A. Temyiz Yoluna Başvuranlar

Bölge Adliye Mahkemesinin yukarıda belirtilen kararına karşı süresi içinde davalılar temyiz isteminde bulunmuştur.

B. Temyiz Sebepleri

Davalılar temyiz dilekçesinde; istinaf başvuru nedenlerini tekrar etmiştir.

C. Gerekçe

1. Uyuşmazlık ve Hukuki Nitelendirme

Uyuşmazlık, davalılar arasındaki ilişkinin kanuna uygun olup olmadığı, muvazaaya dayanıp dayanmadığı ve buna bağlı olarak da davacının dava konusu alacaklara hak kazanıp kazanmadığına ilişkindir.

2. İlgili Hukuk

6100 sayılı Kanun'un 369 uncu maddesinin birinci fıkrası ile 370 ve 371 inci maddeleri, 5355 sayılı Kanun hükümleri, 5302 sayılı İl Özel İdareleri Kanunu ve ilgili mevzuat

3. Değerlendirme

1.Bölge adliye mahkemelerinin nihai kararlarının bozulması 6100 sayılı Kanun'un 371 inci maddesinde yer alan sebeplerden birinin varlığı hâlinde mümkündür.

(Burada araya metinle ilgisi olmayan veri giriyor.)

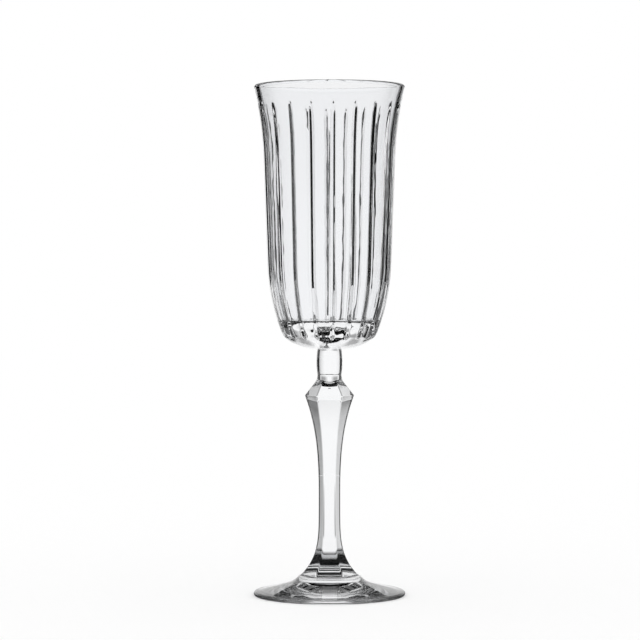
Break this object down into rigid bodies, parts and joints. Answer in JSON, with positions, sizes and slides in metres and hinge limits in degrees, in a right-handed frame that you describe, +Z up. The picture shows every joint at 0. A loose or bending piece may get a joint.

2. Temyizen incelenen karar, tarafların karşılıklı iddia ve savunmalarına, dayandıkları belgelere, uyuşmazlığa uygulanması gereken hukuk kuralları ile hukuki ilişkinin nitelendirilmesine, dava şartlarına, yargılama ve ispat kuralları ile kararda belirtilen gerekçelere göre usul ve kanuna uygun olup davalılar tarafından temyiz dilekçelerinde ... sürülen nedenler kararın bozulmasını gerektirecek nitelikte görülmemiştir.

VI. KARAR

Açıklanan sebeplerle;

Temyiz olunan Bölge Adliye Mahkemesi kararının 6100 sayılı Kanun'un 370 inci maddesinin birinci fıkrası uyarınca ONANMASINA,

Aşağıda yazılı temyiz giderinin temyiz edenlere yükletilmesine ,

Dosyanın İlk Derece Mahkemesine, kararın bir örneğinin Bölge Adliye Mahkemesine gönderilmesine,

26.10.2022 tarihinde oy birliğiyle karar verildi.